História
70 anos do 'Massacre da Linha do Parque'
Episódio ocorreu em 1º de maio de 1950, em Rio Grande, e ocasionou a morte de cinco pessoas
A data de 1º de maio é considerada pelo Brasil e por outros países como o dia do trabalhador. Em Rio Grande, no entanto, esse dia também é lembrado por outro fato, ocorrido há 70 anos, que teve ampla repercussão durante o período e também repercute no momento atual. Conhecido como o massacre da linha do parque, o evento foi marcado pela morte de cinco pessoas, quatro manifestantes e um membro da Brigada Militar.
“Durante muito tempo não se falou de outra coisa na cidade”, afirma o professor de História, Lênin Landgraf, sobre a repercussão na época, em 1950. Landgraf estuda o acontecimento desde 2017, quando produziu um artigo científico.
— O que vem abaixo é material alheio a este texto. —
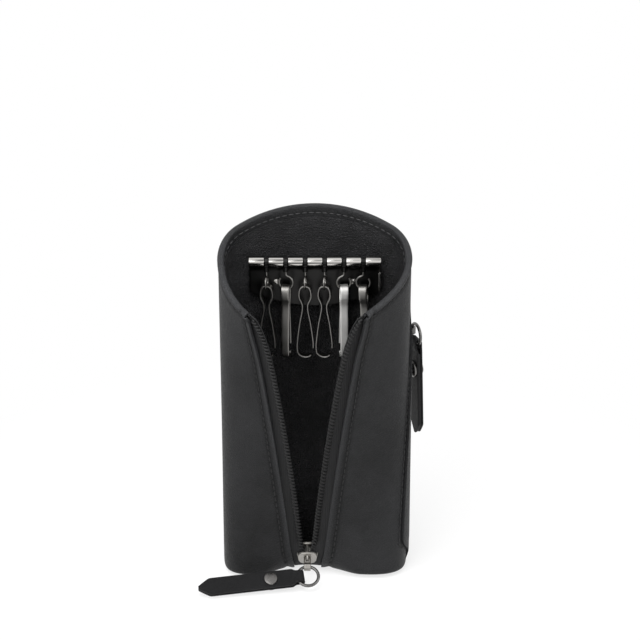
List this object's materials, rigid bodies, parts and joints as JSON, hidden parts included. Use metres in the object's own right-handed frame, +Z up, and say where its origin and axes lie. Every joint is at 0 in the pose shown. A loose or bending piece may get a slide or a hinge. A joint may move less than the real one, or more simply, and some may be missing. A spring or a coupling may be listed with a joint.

No ano passado passou a trabalhar novamente com o fato para o desenvolvimento de sua dissertação de mestrado, no Programa de Pós Graduação em História da Universidade Federal de Pelotas. Ele explica que a origem do massacre pode ser explicada a partir de um decreto do então presidente Eurico Gaspar Dutra, que determinou o fechamento da Sociedade União Operária (SUO), principal sindicato de Rio Grande no período e que era o local de organização dos trabalhadores. “A SUO, como era conhecida, tinha biblioteca, escola para os filhos dos trabalhadores”, cita o historiador sobre o local que estava fechado há cerca de um a dois meses antes do dia 1º de maio.
De acordo com Landgraf, a aproximação da data motivou a reunião de entidades sindicais e lideranças sociais do município, que decidiram promover uma comemoração em alusão ao dia do trabalhador. A festividade que contou com churrasco e manifestações políticas teve a participação de cerca de duas mil pessoas, que estavam no local que abriga o atual Parque do Trabalhador. “E após o churrasco, foi convocado por parte das lideranças que estavam no local, que se saísse uma passeata lá do parque até a Sociedade”, conta o historiador. Das duas mil presentes, de 600 a 800 pessoas participaram desse movimento. A manifestação foi interceptada pelo delegado Ewaldo Miranda, do então Departamento de Ordem Política e Social (DOPS) que, com a presença de policiais, solicitou a interrupção do movimento. Com isso, foi iniciado um conflito. “A partir daí a brigada abriu fogo contra os manifestantes, alguns armados, também responderam”, afirma o mestrando. Cinco pessoas morreram, sendo quatro manifestantes: a tecelã Angelina Gonçalves, o pedreiro Euclides Pinto, o portuário Honório Alves de Couto e o ferroviário Osvaldino Corrêa, e um policial militar, Francisco Areia. Diversas pessoas também ficaram feridas, entre elas Antônio Réchia. “Uma das principais lideranças da cidade e do PCB acabou ficando na cadeira de rodas pelo resto da vida, com uma bala alojada na coluna”, conta. Após o incidente, Landgraf lembra que houve o fechamento da cidade por militares, que também sitiaram os hospitais onde eram tratados os feridos. Além disso, também foi aberto um processo-crime, que terminou sem a conclusão sobre culpados.
Marcas que permanecem
Conforme o historiador, o acontecimento foi relatado de formas diferentes por jornais comerciais, que condenavam a manifestação e os manifestantes, e por jornais operários da época, que condenaram a ação da polícia. Os periódicos são uma das fontes utilizadas pelo mestrando, que também analisa entrevistas feitas por outros historiadores nos anos 80 e 90, além do processo-crime. Landgraf afirma que ainda procura por pessoas que estavam presentes na ocasião, ou parentes, sendo estas uma das dificuldades do estudo. Outros fatores de difícil acesso, segundo ele, são a descoberta de informações das pessoas envolvidas, além do acesso aos jornais operários. A escolha do tema para a dissertação, disse o historiador, se deu pela escassez de trabalhos científicos sobre o assunto, além da possibilidade de promover uma lembrança dos mortos na ocasião e pelo que eles lutavam na época, citando a busca por mais direitos, pela liberdade sindical e de imprensa e pela democracia. “Acho que é fundamental que a gente não esqueça desses nomes, e que as próximas gerações também venham a ter acesso ao que foi o Massacre da Linha do Parque”, afirma.
Nesse sentido, ele lembra que as marcas do ocorrido ainda permanecem no município, com a nomeação de locais e monumentos. Os trabalhadores também são homenageados anualmente na data. Nesse ano, no entanto, os atos não acontecerão, devido à pandemia do novo coronavírus. “Mas que cada pessoa reflita sobre isso e busque entender um pouco mais sobre a nossa história riograndina, que é tão rica, e valorizar um pouco mais a nossa cidade”, observa.